• **Dataset extract**:
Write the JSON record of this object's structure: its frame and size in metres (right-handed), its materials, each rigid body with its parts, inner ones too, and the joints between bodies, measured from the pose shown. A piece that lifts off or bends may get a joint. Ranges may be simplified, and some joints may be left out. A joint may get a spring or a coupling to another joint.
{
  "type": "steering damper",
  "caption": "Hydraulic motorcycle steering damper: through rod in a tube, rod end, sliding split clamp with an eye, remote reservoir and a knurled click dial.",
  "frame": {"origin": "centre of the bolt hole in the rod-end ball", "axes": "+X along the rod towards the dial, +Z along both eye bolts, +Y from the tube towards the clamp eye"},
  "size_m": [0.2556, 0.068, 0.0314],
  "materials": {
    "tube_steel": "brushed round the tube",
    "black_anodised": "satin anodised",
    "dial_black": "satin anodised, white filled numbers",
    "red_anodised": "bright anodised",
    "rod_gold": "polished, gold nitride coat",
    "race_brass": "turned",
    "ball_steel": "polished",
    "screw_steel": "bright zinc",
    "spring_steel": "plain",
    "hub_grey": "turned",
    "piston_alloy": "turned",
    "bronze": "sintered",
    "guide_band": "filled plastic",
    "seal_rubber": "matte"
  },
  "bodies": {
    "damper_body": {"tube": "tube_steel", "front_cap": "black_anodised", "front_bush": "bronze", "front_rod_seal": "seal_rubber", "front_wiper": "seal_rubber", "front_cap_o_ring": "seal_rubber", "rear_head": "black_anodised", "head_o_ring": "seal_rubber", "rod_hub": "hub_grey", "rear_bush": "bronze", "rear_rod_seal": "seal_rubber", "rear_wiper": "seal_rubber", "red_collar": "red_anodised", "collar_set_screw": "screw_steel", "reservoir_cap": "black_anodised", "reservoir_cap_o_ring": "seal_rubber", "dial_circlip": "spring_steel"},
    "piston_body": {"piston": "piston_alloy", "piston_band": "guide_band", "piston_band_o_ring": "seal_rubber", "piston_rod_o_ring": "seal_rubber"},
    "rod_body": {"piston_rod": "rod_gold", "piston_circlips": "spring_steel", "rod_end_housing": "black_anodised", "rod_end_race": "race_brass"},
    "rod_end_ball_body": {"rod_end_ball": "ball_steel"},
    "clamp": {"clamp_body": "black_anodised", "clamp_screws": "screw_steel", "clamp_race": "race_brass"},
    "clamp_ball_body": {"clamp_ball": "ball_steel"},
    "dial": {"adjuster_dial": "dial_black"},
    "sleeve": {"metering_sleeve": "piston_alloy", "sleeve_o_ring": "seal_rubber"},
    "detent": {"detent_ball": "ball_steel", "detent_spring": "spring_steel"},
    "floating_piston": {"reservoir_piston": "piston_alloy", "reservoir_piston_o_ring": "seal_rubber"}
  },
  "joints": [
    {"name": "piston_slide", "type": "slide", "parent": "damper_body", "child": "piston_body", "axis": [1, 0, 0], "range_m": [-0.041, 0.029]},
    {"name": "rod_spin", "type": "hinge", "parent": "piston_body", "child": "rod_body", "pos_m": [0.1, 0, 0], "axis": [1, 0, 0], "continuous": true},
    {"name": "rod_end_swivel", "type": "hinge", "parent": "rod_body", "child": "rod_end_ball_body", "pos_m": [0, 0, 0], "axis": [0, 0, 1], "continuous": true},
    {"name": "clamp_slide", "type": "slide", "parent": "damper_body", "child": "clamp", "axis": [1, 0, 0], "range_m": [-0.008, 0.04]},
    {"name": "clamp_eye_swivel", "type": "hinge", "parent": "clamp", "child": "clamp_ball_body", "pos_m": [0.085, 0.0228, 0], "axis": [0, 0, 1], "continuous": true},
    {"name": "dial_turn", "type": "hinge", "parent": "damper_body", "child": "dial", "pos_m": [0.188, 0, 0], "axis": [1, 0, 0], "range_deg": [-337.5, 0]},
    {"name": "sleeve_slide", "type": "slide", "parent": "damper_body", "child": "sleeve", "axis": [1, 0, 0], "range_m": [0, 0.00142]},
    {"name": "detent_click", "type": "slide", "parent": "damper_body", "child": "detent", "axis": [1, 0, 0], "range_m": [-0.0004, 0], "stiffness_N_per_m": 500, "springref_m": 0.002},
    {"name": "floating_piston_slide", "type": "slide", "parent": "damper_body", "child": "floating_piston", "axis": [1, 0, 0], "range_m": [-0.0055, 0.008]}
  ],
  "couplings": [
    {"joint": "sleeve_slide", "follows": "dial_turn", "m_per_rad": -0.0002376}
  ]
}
* * *
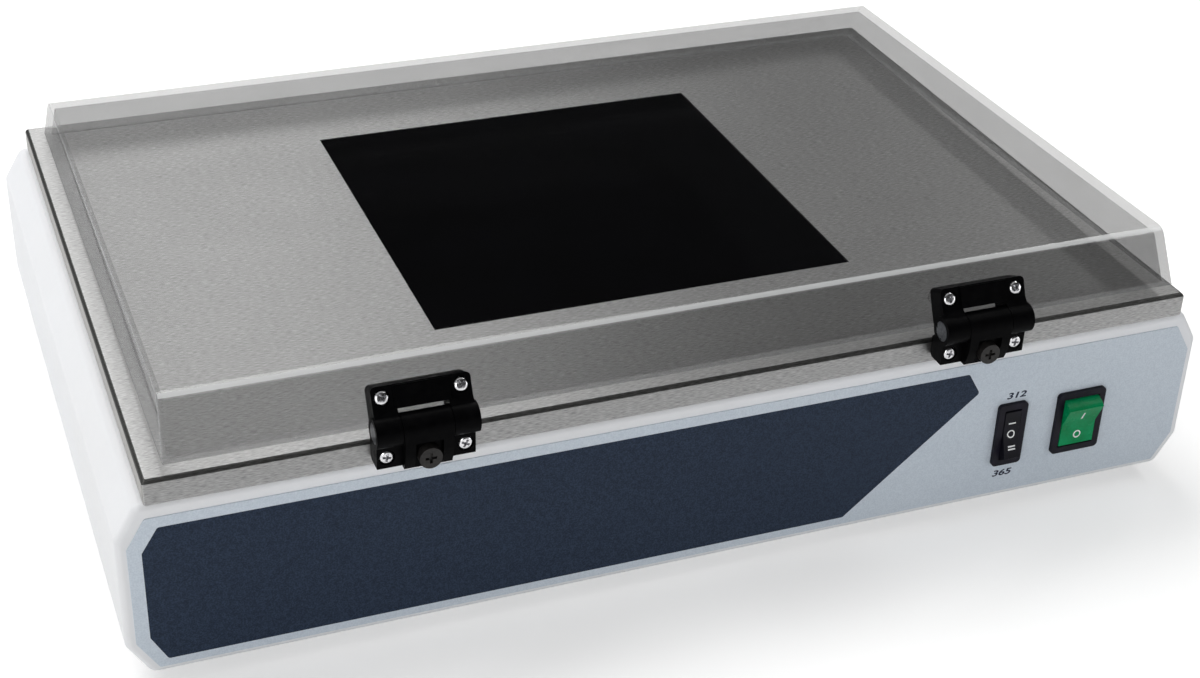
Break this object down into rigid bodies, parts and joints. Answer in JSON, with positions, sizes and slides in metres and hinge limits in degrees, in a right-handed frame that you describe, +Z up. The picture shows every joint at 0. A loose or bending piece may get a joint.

• **Description of the task**: Out of the preceding entries, pull every line containing the string "rigid".

• **Output for this exercise**:
Write the JSON record of this object's structure: its frame and size in metres (right-handed), its materials, each rigid body with its parts, inner ones too, and the joints between bodies, measured from the pose shown. A piece that lifts off or bends may get a joint. Ranges may be simplified, and some joints may be left out. A joint may get a spring or a coupling to another joint.
Break this object down into rigid bodies, parts and joints. Answer in JSON, with positions, sizes and slides in metres and hinge limits in degrees, in a right-handed frame that you describe, +Z up. The picture shows every joint at 0. A loose or bending piece may get a joint.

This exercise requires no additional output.